EXERCISE BRIEF - The listing below holds a line with "# Liner: a foam" and a later line with "bpy.data.objects.remove(obj)". Write out those two lines and every line between them, exactly, and nothing else.

################

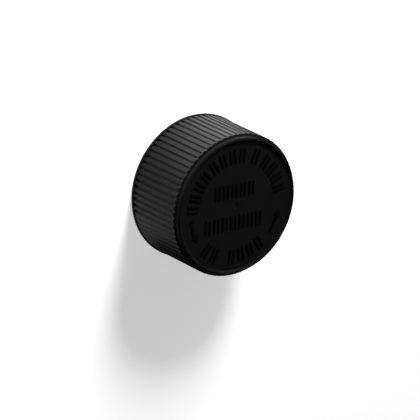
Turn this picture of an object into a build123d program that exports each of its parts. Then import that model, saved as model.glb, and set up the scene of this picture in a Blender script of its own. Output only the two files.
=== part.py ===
from build123d import *
from math import radians, sin
import os

# Child-resistant push-and-turn cap for a 28 mm bottle neck: a ribbed outer cap that turns idly
# around a threaded inner cap until it is pushed down, and a foam liner inside the inner cap.
# Millimetres. The cap stands on its open rim at Z = 0, its axis is Z and its top faces up.
# Radii are built outwards from the neck bore, and heights upwards from the rim.

# Radial sizes, from the neck outwards
neck_bore = 28.2            # diameter of the inner cap's bore, at the roots of its thread
inner_wall = 1.1            # skirt wall of the inner cap
flange_reach = 0.6          # how far the inner cap's foot flange stands out of its wall
side_play = 0.3             # radial play between that flange and the outer cap
bead_reach = 0.7            # how far the retaining bead stands into the outer cap
shell_wall = 1.2            # outer cap's skirt wall under the grooves, at the shoulder
groove_depth = 0.27         # depth of a groove between two ribs, at the shoulder
groove_deepening = 0.15     # by which a groove is deeper at the rim band
skirt_draft = 0.25          # growth of the skirt's radius from shoulder to rim
band_step = 0.18            # how far the smooth rim band stands proud of the rib crests

# Heights, from the rim upwards
mouth_height = 0.9          # plain mouth below the retaining bead
bead_height = 1.0           # retaining bead, along the axis
seat_gap = 0.15             # between the bead and the inner cap that rests above it
bore_length = 8.3           # inner cap's bore, from its open end to the liner's groove
liner_thickness = 1.2
liner_play = 0.1            # all round the liner, in its groove
inner_panel = 1.4           # top wall of the inner cap
tooth_height = 1.4          # drive teeth of both caps
tooth_rest_gap = 0.3        # between the two rings of teeth when the cap isn't pushed
outer_panel = 1.3           # top wall of the outer cap
recess_depth = 0.65         # top disc below the raised rim around it

# Outer cap's ribs, shoulder and top
rib_count = 72
groove_root = 0.2           # width of a groove at its bottom
groove_mouth = 0.7          # width of a groove below the bevels of the ribs beside it
rib_bevel = 0.1             # on the ribs' long edges
rib_end_bevel = 0.15        # on the ribs' upper ends
ledge_drop = 1.15           # from the top rim down to the ledge where the ribs end
ledge_step = 0.25           # how far the wall above the ledge stands inside the groove bottoms
shoulder_draft = 0.2        # lean of the wall above the ledge
shoulder_bevel = 0.35
top_rim_width = 0.55        # raised rim around the top disc, with its bevels
top_rim_bevel = 0.12
recess_lean = 0.3           # lean of the wall inside that rim
recess_bevel = 0.2          # between that wall and the disc
band_height = 0.8           # smooth band at the rim
band_bevel = 0.12
foot_bevel = 0.2
cavity_bevel = 0.45         # under the top, inside the skirt
gate_radius = 0.9           # shallow dimple of the moulding gate, in the disc's centre
gate_depth = 0.2
gate_nub_radius = 0.3
gate_nub_height = 0.12

# Marks raised on the disc: upright bars in pairs, in two straight rows and in groups along an arc,
# and two curved arrows that show the turn to open
mark_height = 0.25
bar_width = 0.5
bar_length = 3.5
bar_spacing = 1.15          # between the middles of the two bars of a pair
row_shift = -0.7            # of both rows, along X
row_offset = 4.0            # of each row from the axis, along Y
row_pitch = 2.45            # between pairs in a row
upper_row = 5               # pairs
lower_row = 7
arc_radius = 12.6           # to the middle of the bars
arc_pitch = 12.7            # degrees between pairs
arc_groups = ((155, 4), (103.5, 4), (66, 1), (31, 4), (235.5, 2), (285, 4))  # middle angle, pairs
arrow_radius = 13.0
arrow_width = 0.6
arrow_sweep = 21            # degrees
arrow_head = 1.0            # from the middle of the head to its tip
arrow_starts = (186, -38)   # degrees

# Mouth of the outer cap, and small features of the inner cap and liner
mouth_chamfer = 0.3
bead_ramp = 0.5             # height of the bead's lower, sloping side
bead_bevel = 0.2
flange_height = 0.8
flange_chamfer = 0.2
neck_chamfer = 0.4          # lead-in for the bottle's neck
inner_bevel = 0.5           # outer top corner of the inner cap
liner_groove = 0.25         # depth of the liner's groove in the bore
liner_bevel = 0.15

# Drive teeth, the same on both caps
tooth_count = 12
tooth_root_width = 3.4
tooth_tip_width = 0.9
tooth_length = 3.6          # along the radius
tooth_margin = 1.6          # from the inner cap's outer wall in to the teeth
tooth_backlash = 0.3        # between two upright faces in full mesh, at the ring's inner side
tooth_sink = 0.2            # how deep a tooth's foot reaches into the panel that carries it

# Radii that follow
bore_radius = neck_bore / 2
inner_radius = bore_radius + inner_wall
flange_radius = inner_radius + flange_reach
cavity_radius = flange_radius + side_play
bead_radius = cavity_radius - bead_reach
root_radius = cavity_radius + shell_wall
crest_radius = root_radius + groove_depth
crest_foot_radius = crest_radius + skirt_draft
root_foot_radius = crest_foot_radius - groove_depth - groove_deepening
rim_radius = crest_foot_radius + band_step
ledge_radius = root_radius - ledge_step
top_edge_radius = ledge_radius - shoulder_draft
recess_edge_radius = top_edge_radius - top_rim_width
recess_floor_radius = recess_edge_radius - recess_lean
recess_bevel_run = recess_lean * recess_bevel / recess_depth
groove_radius = bore_radius + liner_groove
liner_radius = groove_radius - liner_play
tooth_outer_radius = inner_radius - tooth_margin
tooth_inner_radius = tooth_outer_radius - tooth_length

# Heights that follow
bead_top = mouth_height + bead_height
inner_foot = bead_top + seat_gap
liner_groove_foot = inner_foot + bore_length
liner_foot = liner_groove_foot + liner_play
liner_top = liner_foot + liner_thickness
inner_ceiling = liner_top + liner_play
inner_top = inner_ceiling + inner_panel
inner_tooth_tip = inner_top + tooth_height
outer_tooth_tip = inner_tooth_tip + tooth_rest_gap
cavity_top = outer_tooth_tip + tooth_height
disc_height = cavity_top + outer_panel
cap_height = disc_height + recess_depth
ledge_height = cap_height - ledge_drop


# The section of one groove between two ribs, wide enough above the crests to cut clear of them
def groove_section(height, root, crest):
    half_root = groove_root / 2
    half_mouth = groove_mouth / 2
    clear = crest + band_step
    half_clear = half_mouth + rib_bevel + band_step
    with BuildSketch(Plane.XY.offset(height)) as section:
        with BuildLine():
            Polyline(
                (root, half_root),
                (crest - rib_bevel, half_mouth),
                (clear, half_clear),
                (clear, -half_clear),
                (crest - rib_bevel, -half_mouth),
                (root, -half_root),
                close=True,
            )
        make_face()
    return section.sketch


# A groove follows the skirt's draft, starts on the smooth band and runs out above the ledge
with BuildPart() as groove:
    loft(
        [
            groove_section(band_height, root_foot_radius, crest_foot_radius),
            groove_section(ledge_height, root_radius, crest_radius),
        ],
        ruled=True,
    )


# A ring of drive teeth: each has an upright face that drives, a narrow tip, and a ramp that lets
# it slip over its partner when the cap isn't pushed
half_pitch_chord = 2 * tooth_inner_radius * sin(radians(90 / tooth_count))
drive_face = (half_pitch_chord - tooth_backlash) / 2


def tooth_ring(foot, tip, drive_side, start_angle):
    ramp_run = tooth_root_width - tooth_tip_width
    sink_run = ramp_run * tooth_sink / tooth_height
    sunk_foot = foot - tooth_sink if tip > foot else foot + tooth_sink
    with BuildPart() as tooth:
        with BuildSketch(Plane.YZ.offset(tooth_inner_radius)):
            with BuildLine():
                Polyline(
                    (drive_side * drive_face, sunk_foot),
                    (drive_side * drive_face, tip),
                    (drive_side * (drive_face - tooth_tip_width), tip),
                    (drive_side * (drive_face - tooth_root_width - sink_run), sunk_foot),
                    close=True,
                )
            make_face()
        extrude(amount=tooth_length)
    with BuildPart() as ring:
        with PolarLocations(0, tooth_count, start_angle=start_angle):
            add(tooth.part)
    return ring.part


# The raised marks, drawn on the disc
with BuildSketch(Plane.XY.offset(disc_height)) as marks:
    for pairs, side in ((upper_row, 1), (lower_row, -1)):
        with Locations((row_shift, side * row_offset)):
            with GridLocations(row_pitch, 0, pairs, 1):
                with GridLocations(bar_spacing, 0, 2, 1):
                    Rectangle(bar_width, bar_length)
    for middle, pairs in arc_groups:
        first = middle - arc_pitch * (pairs - 1) / 2
        with PolarLocations(arc_radius, pairs, start_angle=first, angular_range=arc_pitch * pairs):
            with GridLocations(0, bar_spacing, 1, 2):
                Rectangle(bar_length, bar_width)
    for start in arrow_starts:
        SlotArc(CenterArc((0, 0), arrow_radius, start, arrow_sweep), arrow_width)
        with PolarLocations(arrow_radius, 1, start_angle=start + arrow_sweep):
            RegularPolygon(arrow_head, 3, rotation=90)

# Outer cap: a turned shell with the raised rim and disc on top and the bead in its mouth, the
# drive teeth under its top, and the grooves that leave the ribs standing
with BuildPart() as outer_cap:
    with BuildSketch(Plane.XZ):
        with BuildLine():
            Polyline(
                (rim_radius - foot_bevel, 0),
                (rim_radius, foot_bevel),
                (rim_radius, band_height - band_bevel),
                (rim_radius - band_bevel, band_height),
                (crest_foot_radius, band_height),
                (crest_radius, ledge_height - rib_end_bevel),
                (crest_radius - rib_end_bevel, ledge_height),
                (ledge_radius, ledge_height),
                (top_edge_radius, cap_height - shoulder_bevel),
                (top_edge_radius - shoulder_bevel, cap_height),
                (recess_edge_radius + top_rim_bevel, cap_height),
                (recess_edge_radius, cap_height - top_rim_bevel),
                (recess_floor_radius + recess_bevel_run, disc_height + recess_bevel),
                (recess_floor_radius - recess_bevel, disc_height),
                (gate_radius, disc_height),
                (gate_nub_radius, disc_height - gate_depth),
                (gate_nub_radius, disc_height - gate_depth + gate_nub_height),
                (0, disc_height - gate_depth + gate_nub_height),
                (0, cavity_top),
                (cavity_radius - cavity_bevel, cavity_top),
                (cavity_radius, cavity_top - cavity_bevel),
                (cavity_radius, bead_top),
                (bead_radius + bead_bevel, bead_top),
                (bead_radius, bead_top - bead_bevel),
                (bead_radius, mouth_height + bead_ramp),
                (cavity_radius, mouth_height),
                (cavity_radius, mouth_chamfer),
                (cavity_radius + mouth_chamfer, 0),
                close=True,
            )
        make_face()
    revolve(axis=Axis.Z)
    add(tooth_ring(cavity_top, outer_tooth_tip, -1, 0))
    extrude(marks.sketch, amount=mark_height)
    with PolarLocations(0, rib_count):
        add(groove.part, mode=Mode.SUBTRACT)

# Inner cap: its flange rests above the bead, its bore takes the bottle's neck, a groove at the
# bore's end holds the liner, and its teeth stand half a pitch from the outer cap's
with BuildPart() as inner_cap:
    with BuildSketch(Plane.XZ):
        with BuildLine():
            Polyline(
                (bore_radius + neck_chamfer, inner_foot),
                (flange_radius - flange_chamfer, inner_foot),
                (flange_radius, inner_foot + flange_chamfer),
                (flange_radius, inner_foot + flange_height),
                (inner_radius, inner_foot + flange_height + flange_reach),
                (inner_radius, inner_top - inner_bevel),
                (inner_radius - inner_bevel, inner_top),
                (0, inner_top),
                (0, inner_ceiling),
                (groove_radius, inner_ceiling),
                (groove_radius, liner_groove_foot),
                (bore_radius, liner_groove_foot),
                (bore_radius, inner_foot + neck_chamfer),
                close=True,
            )
        make_face()
    revolve(axis=Axis.Z)
    add(tooth_ring(inner_top, inner_tooth_tip, 1, 180 / tooth_count))

# Liner: a foam disc, a little wider than the bore, so that its groove keeps it in
with BuildPart() as liner:
    with BuildSketch(Plane.XZ):
        with BuildLine():
            Polyline(
                (0, liner_foot),
                (liner_radius - liner_bevel, liner_foot),
                (liner_radius, liner_foot + liner_bevel),
                (liner_radius, liner_top - liner_bevel),
                (liner_radius - liner_bevel, liner_top),
                (0, liner_top),
                close=True,
            )
        make_face()
    revolve(axis=Axis.Z)

os.makedirs("parts", exist_ok=True)
outer_cap.part.label = "outer_cap"
inner_cap.part.label = "inner_cap"
liner.part.label = "liner"
export_step(outer_cap.part, "parts/outer_cap.step")
export_step(inner_cap.part, "parts/inner_cap.step")
export_step(liner.part, "parts/liner.step")
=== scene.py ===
from math import atan2, cos, hypot, pi, radians, sin

import bmesh
import bpy
from mathutils import Matrix, Vector


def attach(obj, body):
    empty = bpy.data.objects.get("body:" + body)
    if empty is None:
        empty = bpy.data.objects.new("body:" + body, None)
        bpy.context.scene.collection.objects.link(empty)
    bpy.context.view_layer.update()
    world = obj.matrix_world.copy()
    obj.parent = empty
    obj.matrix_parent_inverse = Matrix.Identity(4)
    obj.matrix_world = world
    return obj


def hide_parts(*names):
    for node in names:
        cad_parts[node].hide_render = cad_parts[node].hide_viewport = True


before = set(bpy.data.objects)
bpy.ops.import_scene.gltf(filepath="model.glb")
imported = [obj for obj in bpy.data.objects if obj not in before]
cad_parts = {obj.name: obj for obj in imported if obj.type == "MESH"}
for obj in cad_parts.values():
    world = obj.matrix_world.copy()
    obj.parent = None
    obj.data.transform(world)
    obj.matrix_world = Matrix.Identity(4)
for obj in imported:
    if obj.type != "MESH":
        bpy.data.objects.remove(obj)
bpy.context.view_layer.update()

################

WRITTEN REPLY -
# Liner: a foam disc, a little wider than the bore, so that its groove keeps it in
with BuildPart() as liner:
    with BuildSketch(Plane.XZ):
        with BuildLine():
            Polyline(
                (0, liner_foot),
                (liner_radius - liner_bevel, liner_foot),
                (liner_radius, liner_foot + liner_bevel),
                (liner_radius, liner_top - liner_bevel),
                (liner_radius - liner_bevel, liner_top),
                (0, liner_top),
                close=True,
            )
        make_face()
    revolve(axis=Axis.Z)

os.makedirs("parts", exist_ok=True)
outer_cap.part.label = "outer_cap"
inner_cap.part.label = "inner_cap"
liner.part.label = "liner"
export_step(outer_cap.part, "parts/outer_cap.step")
export_step(inner_cap.part, "parts/inner_cap.step")
export_step(liner.part, "parts/liner.step")
=== scene.py ===
from math import atan2, cos, hypot, pi, radians, sin

import bmesh
import bpy
from mathutils import Matrix, Vector


def attach(obj, body):
    empty = bpy.data.objects.get("body:" + body)
    if empty is None:
        empty = bpy.data.objects.new("body:" + body, None)
        bpy.context.scene.collection.objects.link(empty)
    bpy.context.view_layer.update()
    world = obj.matrix_world.copy()
    obj.parent = empty
    obj.matrix_parent_inverse = Matrix.Identity(4)
    obj.matrix_world = world
    return obj


def hide_parts(*names):
    for node in names:
        cad_parts[node].hide_render = cad_parts[node].hide_viewport = True


before = set(bpy.data.objects)
bpy.ops.import_scene.gltf(filepath="model.glb")
imported = [obj for obj in bpy.data.objects if obj not in before]
cad_parts = {obj.name: obj for obj in imported if obj.type == "MESH"}
for obj in cad_parts.values():
    world = obj.matrix_world.copy()
    obj.parent = None
    obj.data.transform(world)
    obj.matrix_world = Matrix.Identity(4)
for obj in imported:
    if obj.type != "MESH":
        bpy.data.objects.remove(obj)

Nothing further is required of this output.